Taleggio and Apricot Jam Panini

Teresa Finney
No need to fret if you don’t own a panini press—two medium-size skillets will do just fine. Serve this tasty sandwich with a side salad to round out the meal.
Servings 2


  • 4 slices sourdough bread
  • 4 tablespoons unsalted butter divided
  • 2 ounces Taleggio cheese halved and sliced
  • 2 to 4 tablespoons apricot jam


  • ►Heat a panini press for 5 to 7 minutes. Alternatively, heat a medium skillet over medium heat.
  • ►Add 1 ounce Taleggio cheese to 1 side of 1 slice of sourdough bread.
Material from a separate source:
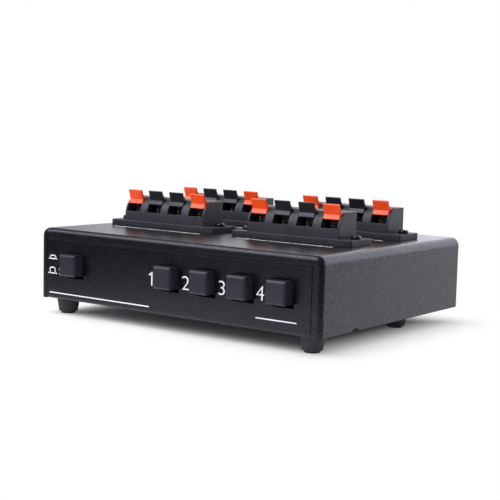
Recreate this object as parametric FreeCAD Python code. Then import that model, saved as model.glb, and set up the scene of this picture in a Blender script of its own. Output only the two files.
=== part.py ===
import FreeCAD, Part
import math
import os

from FreeCAD import Vector

os.makedirs("parts", exist_ok=True)

# Speaker selector switch. Millimetres. X runs along the front, Y from the front to the rear, Z up.
# The case is drawn about its own front edge: x = 0 in its middle, y = 0 on the cover's front lip,
# z = 0 under its floor. Every part is then moved so that the origin lies under the middle of the
# whole object, on the surface that it stands on.

# ---- case
CASE_W = 190.0
CASE_D = 145.5
CASE_H = 39.8
SHEET = 1.2
LIP_TOP = 5.5               # widths of the cover's lip round both panels
LIP_LEFT = 4.4
LIP_RIGHT = 5.5
SIDE_BEND = 4.5             # outer radius where the top turns into a side
LIP_BEND = 3.0              # outer radius where top and sides turn into the lip
SHEET_GAP = 0.05            # between sheets that lie on each other
RIM_FRONT = SHEET + SHEET_GAP    # the tray's panels have a rim that lies behind the cover's lip
RIM_HALF = 92.2
RIM_TOP = 36.8
RIM_CORNER = 5.3
FIELD_FRONT = 0.15          # and a field that is pressed forward into the lip's window
FIELD_X = (LIP_LEFT - CASE_W / 2 + 0.1, CASE_W / 2 - LIP_RIGHT - 0.4)
FIELD_TOP = CASE_H - LIP_TOP - 0.4
TRAY_BEND = 1.5
FLOOR_HALF = 93.6
FLOOR_INSET = 4.0
TAB_FRONT_Y = 31.8          # bent out of the side, which leaves a notch in its lower edge
TAB_REAR_Y = 112.0          # an angle welded to the inside of the side
TAB_WIDTH = 6.0
TAB_ANGLE_H = 7.0
TAB_REACH = 83.0
TAB_SCREW_X = 87.5
M3_HOLE = 3.0
M3_SHANK = 2.96
M3_CLEARANCE = 3.3
M3_HEAD = 5.5
M3_HEAD_H = 2.0
M3_HEAD_ROUND = 1.1
M3_RECESS_HALF = 1.5
M3_RECESS_SLOT = 0.6
M3_RECESS_DEPTH = 1.1
COVER_SCREW_LENGTH = 6.0

# ---- feet
FOOT_H = 9.0
FOOT_FRONT = (83.7, 10.8)
FOOT_REAR = (77.4, 104.5)
FOOT_TOP_R = 6.6
FOOT_STEP_R = 5.3
FOOT_BOTTOM_R = 4.0
FOOT_STEP_H = 1.2
FOOT_STEM_R = 2.5
FOOT_BARB_R = 3.2
FOOT_BARB_H = 3.0

# ---- push buttons and their switches
BUTTON_NAMES = ("source", "zone_1", "zone_2", "zone_3", "zone_4")
SOURCE_X = -68.8
ZONE_1_X = 0.05
ZONE_PITCH = 24.05
BUTTON_X = [SOURCE_X] + [ZONE_1_X + ZONE_PITCH * i for i in range(4)]
HOLE_SIDE = 14.1
HOLE_Z = 19.95
HOLE_CORNER = 0.5
BUTTON_Z = 20.55
CAP_SIDE = 11.8
CAP_FRONT = -6.5
CAP_REAR = 4.4
CAP_BEVEL = 0.9
CAP_WALL = 1.2
CAP_FACE = 1.5
CAP_BOSS = 6.0
CAP_BOSS_REAR = 3.4
STEM_SIDE = 3.6
STEM_FRONT = -4.1
SOCKET_GAP = 0.02
TRAVEL = 3.0
SWITCH_FRONT = 10.0
SWITCH_REAR = 34.0
SWITCH_HALF = 6.5
SWITCH_H = 10.5
CHAMBER_FRONT = 14.0
CHAMBER_REAR = 31.0
CHAMBER_R = 3.0
STEM_BORE = 3.7
PISTON_R = 2.9
PISTON_REAR = 20.0
PISTON_GAP = 0.05
SWITCH_SPRING_R = 2.2
SWITCH_SPRING_WIRE = 0.5
SWITCH_SPRING_TURNS = 6
PIN_R = 0.4
PIN_HOLE_R = 0.45
PIN_DROP = 1.3
PIN_X = 2.5
PIN_FIRST_Y = 12.0
PIN_PITCH = 4.0
PIN_ROWS = 6

# ---- circuit board
BOARD_TOP = 15.05
BOARD_T = 1.6
BOARD_HALF = 88.0
BOARD_FRONT = CAP_REAR + TRAVEL + 0.9
BOARD_SCREW_LENGTH = 6.0
BOARD_REAR = 47.0
STANDOFF_FLATS = 5.5
STANDOFF_THREAD_Z = 6.0
STANDOFF_PLACES = [(x, y) for x in (-83.0, -25.8, 83.0) for y in (20.0, 43.0)]
SPIGOT_R = 2.0
SPIGOT_GAP = 0.02

# ---- terminal blocks, drawn about the middle of their flange, z = 0 on the case's top
BLOCKS = {
    "front_left": (-45.6, 56.6),
    "front_right": (43.85, 56.6),
    "rear_left": (-45.6, 107.3),
    "rear_right": (43.85, 107.3),
}
FLANGE_HALF_W = 38.5
FLANGE_HALF_D = 10.4
FLANGE_H = 3.4
FLANGE_CORNER = 1.0
FLANGE_EDGE = 0.3
BODY_HALF = 29.6
BODY_FRONT = -8.4
BODY_REAR = 9.0
BODY_TOP = 17.1
BODY_EDGE = 0.4
BROW_Z = 6.5                # the front starts to lean back here
BROW_DEPTH = 8.8
LEVER_PITCH = 15.5
LEVER_X = [LEVER_PITCH * (i - 1.5) for i in range(4)]
SLOT_HALF = 5.1
CAVITY_FRONT = -6.7
CAVITY_REAR = 7.5
CAVITY_TOP = 15.5
MOUTH_Z = 8.6
MOUTH_REAR = -1.2
WALL_X = (-0.1, 5.1)        # wall with a window that guides the wire
WALL_Y = (-3.0, -1.9)
WALL_TOP = 12.9
WALL_WINDOW_X = (1.3, 3.7)
WALL_WINDOW_Z = (7.4, 9.8)
PIVOT_Y = 5.5
PIVOT_Z = 13.7
PIVOT_R = 1.1
PIVOT_BORE_R = 1.15
PIVOT_HALF = 5.85
PIVOT_BORE_HALF = 6.0
STAKE_X = 15.5
STAKE_Y = 3.0
STAKE_R = 1.2
STAKE_HOLE_R = 1.22
STAKE_HEAD_R = 1.8
STAKE_HEAD_H = 0.7
CUTOUT_HALF = 29.5
CUTOUT_FRONT = -8.1
CUTOUT_REAR = 8.9
BASE_T = 1.6
BASE_HALF = 29.2
BASE_FRONT = -7.8
BASE_REAR = 8.6
BLOCK_SCREW_X = 35.0
BLOCK_SCREW_LENGTH = 8.0
NUT_FLATS = 5.5
NUT_H = 2.4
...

Spread 1 to 2 tablespoons apricot jam on remaining slices of sourdough.
  • ►Place jam-coated sourdough slices on top of the Taleggio slices, jam-side down, to form two sandwiches. Spread 2 tablespoons butter onto panini press and add 1 sandwich to the press. Cook according to manufacturer’s instructions, or until sourdough is golden and Taleggio has melted, about 3 to 5 minutes. If using a skillet in lieu of panini press: Melt 2 tablespoons butter in a medium skillet set over medium heat. Add 1 sandwich to skillet. Top sandwich with another medium-size skillet and press down gently. Cook until sourdough is golden brown and Taleggio has melted, about 3 to 5 minutes. Repeat with remaining sandwich.